= REQUIREMENT =
Pull every line containing "parts" out of the material below.
[BEGIN SUPPLIED RECORDS]
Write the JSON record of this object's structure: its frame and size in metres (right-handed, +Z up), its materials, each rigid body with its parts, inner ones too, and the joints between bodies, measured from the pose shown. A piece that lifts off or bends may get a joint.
[END SUPPLIED RECORDS]
[BEGIN SUPPLIED RECORDS]
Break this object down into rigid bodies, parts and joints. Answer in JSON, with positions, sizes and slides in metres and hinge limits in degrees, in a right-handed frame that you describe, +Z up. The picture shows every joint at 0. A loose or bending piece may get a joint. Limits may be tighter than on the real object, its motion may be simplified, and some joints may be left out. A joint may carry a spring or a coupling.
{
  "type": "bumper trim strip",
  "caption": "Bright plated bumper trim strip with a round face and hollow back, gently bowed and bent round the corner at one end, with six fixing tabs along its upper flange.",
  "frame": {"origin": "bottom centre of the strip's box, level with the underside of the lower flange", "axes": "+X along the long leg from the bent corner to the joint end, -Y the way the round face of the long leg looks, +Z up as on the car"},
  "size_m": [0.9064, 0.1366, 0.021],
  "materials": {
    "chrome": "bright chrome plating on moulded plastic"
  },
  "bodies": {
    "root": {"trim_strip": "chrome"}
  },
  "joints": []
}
[END SUPPLIED RECORDS]
[BEGIN SUPPLIED RECORDS]
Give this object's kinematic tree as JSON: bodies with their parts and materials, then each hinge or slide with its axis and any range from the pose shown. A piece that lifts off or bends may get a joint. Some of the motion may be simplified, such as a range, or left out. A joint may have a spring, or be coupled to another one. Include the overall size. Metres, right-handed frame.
[END SUPPLIED RECORDS]
= TASK RESULT =
Write the JSON record of this object's structure: its frame and size in metres (right-handed, +Z up), its materials, each rigid body with its parts, inner ones too, and the joints between bodies, measured from the pose shown. A piece that lifts off or bends may get a joint.
Break this object down into rigid bodies, parts and joints. Answer in JSON, with positions, sizes and slides in metres and hinge limits in degrees, in a right-handed frame that you describe, +Z up. The picture shows every joint at 0. A loose or bending piece may get a joint. Limits may be tighter than on the real object, its motion may be simplified, and some joints may be left out. A joint may carry a spring or a coupling.
Give this object's kinematic tree as JSON: bodies with their parts and materials, then each hinge or slide with its axis and any range from the pose shown. A piece that lifts off or bends may get a joint. Some of the motion may be simplified, such as a range, or left out. A joint may have a spring, or be coupled to another one. Include the overall size. Metres, right-handed frame.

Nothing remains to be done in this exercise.